--- start Collected data ---

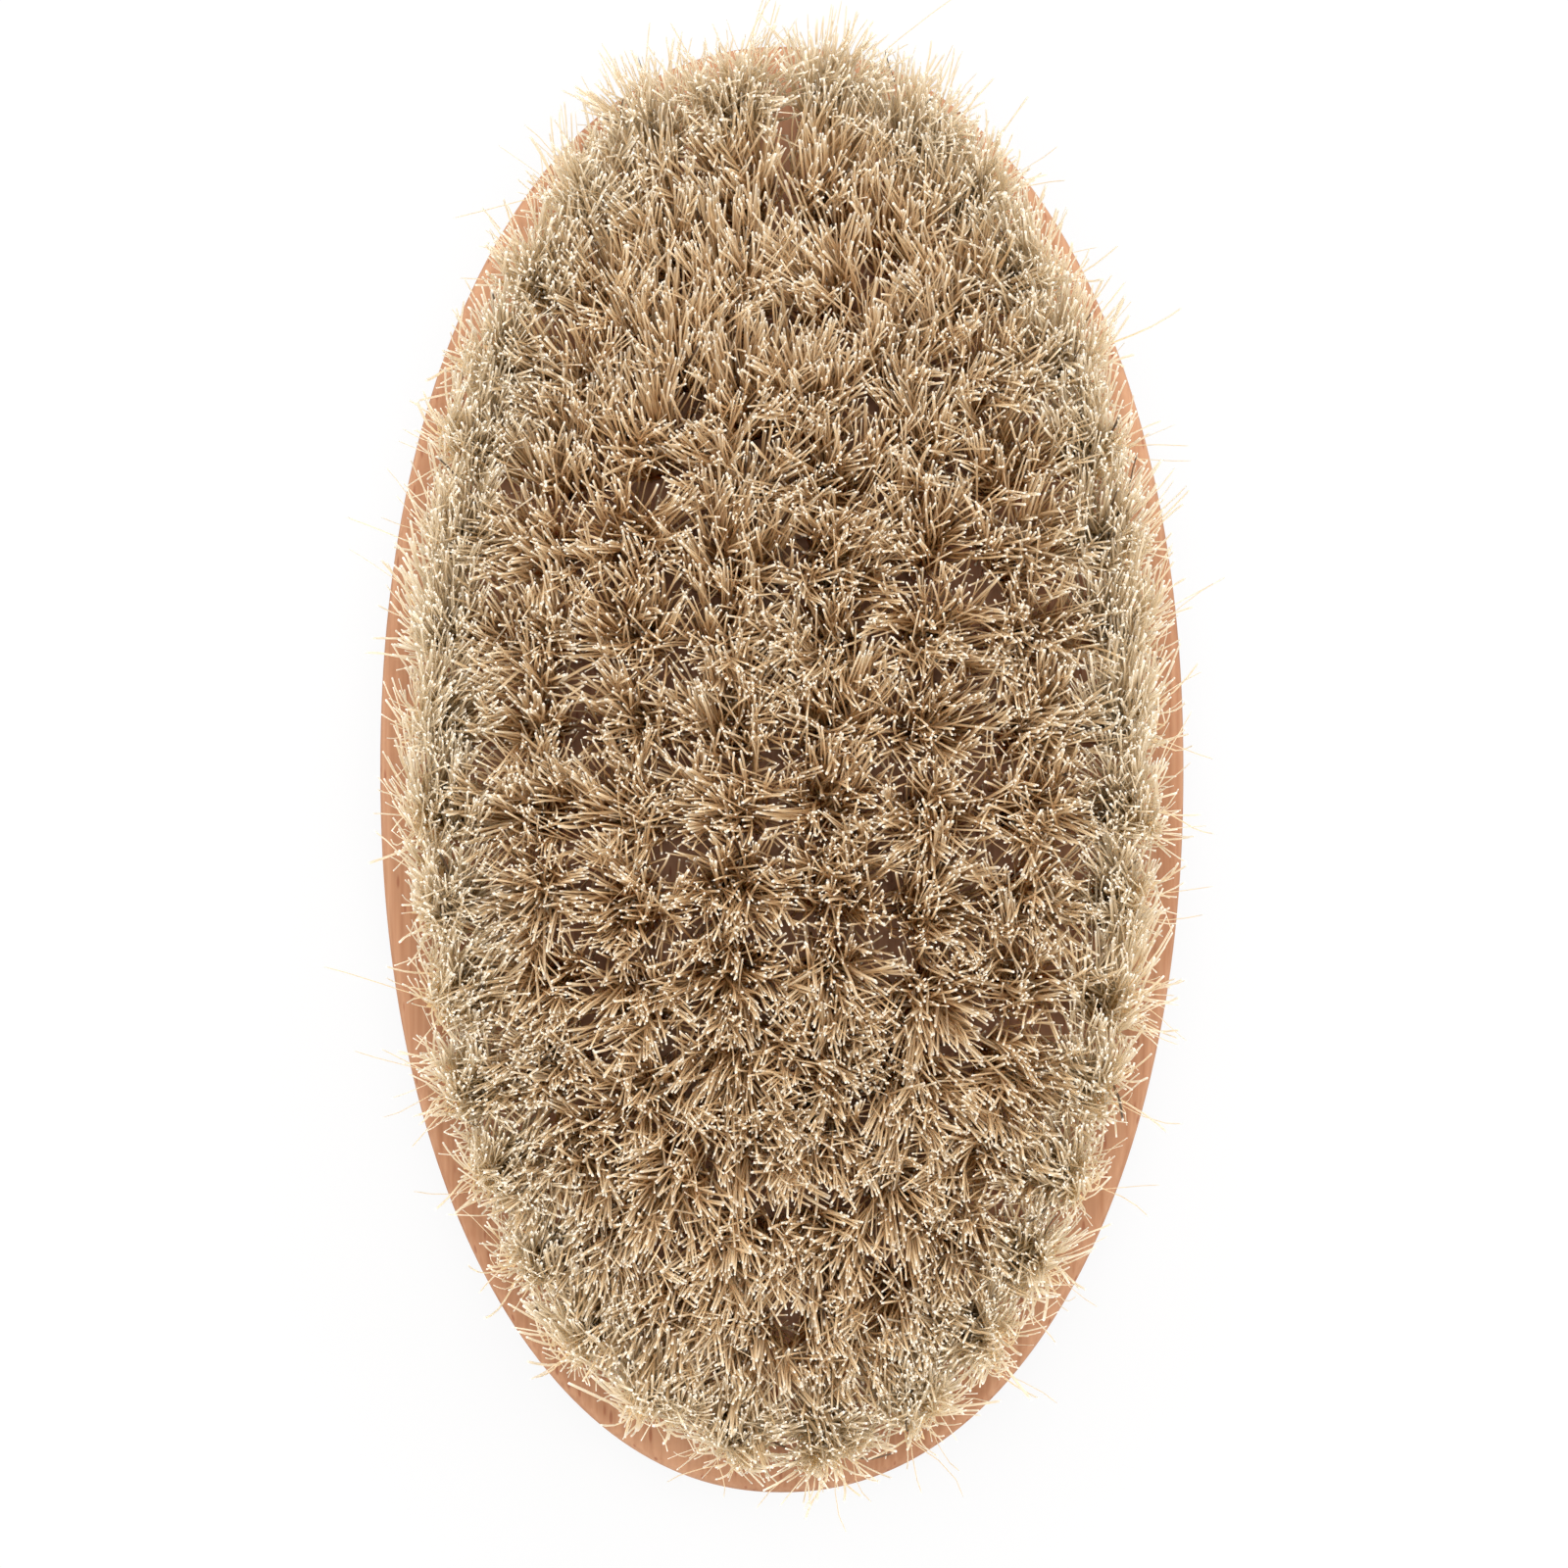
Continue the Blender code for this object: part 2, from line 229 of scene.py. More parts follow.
def cut_board(bottom_z, top_z, inset=0.0):
    """A square-edged slab with the block's outline."""
    bm = bmesh.new()
    bmesh.ops.create_circle(bm, cap_ends=True, segments=OUTLINE_POINTS, radius=HALF_WIDTH)
    for vert in bm.verts:
        turn = math.atan2(vert.co.y, vert.co.x)
        x, y = on_oval(HALF_WIDTH - inset, HALF_LENGTH - inset, OUTLINE_EXPONENT, turn)
        vert.co = (x, y, bottom_z)
    grown = bmesh.ops.extrude_face_region(bm, geom=bm.faces[:])
    upper = [part for part in grown["geom"] if isinstance(part, bmesh.types.BMVert)]
    bmesh.ops.translate(bm, verts=upper, vec=(0, 0, top_z - bottom_z))
    bmesh.ops.recalc_face_normals(bm, faces=bm.faces[:])
    return bm


def round_edge(bm, at_z, radius, steps):
    """Round the rim that lies at this height."""
    level = [edge for edge in bm.edges if all(abs(vert.co.z - at_z) < SAME_HEIGHT for vert in edge.verts)]
    rim = [edge for edge in level if edge.calc_face_angle() > RIM_ANGLE]
    bmesh.ops.bevel(bm, geom=rim, offset=radius, segments=steps, profile=0.5, affect="EDGES")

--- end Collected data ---

▸ **Written exercise**
Copy all lines from the material that contain "this".

▸ **Reply**
Continue the Blender code for this object: part 2, from line 229 of scene.py. More parts follow.
    """Round the rim that lies at this height."""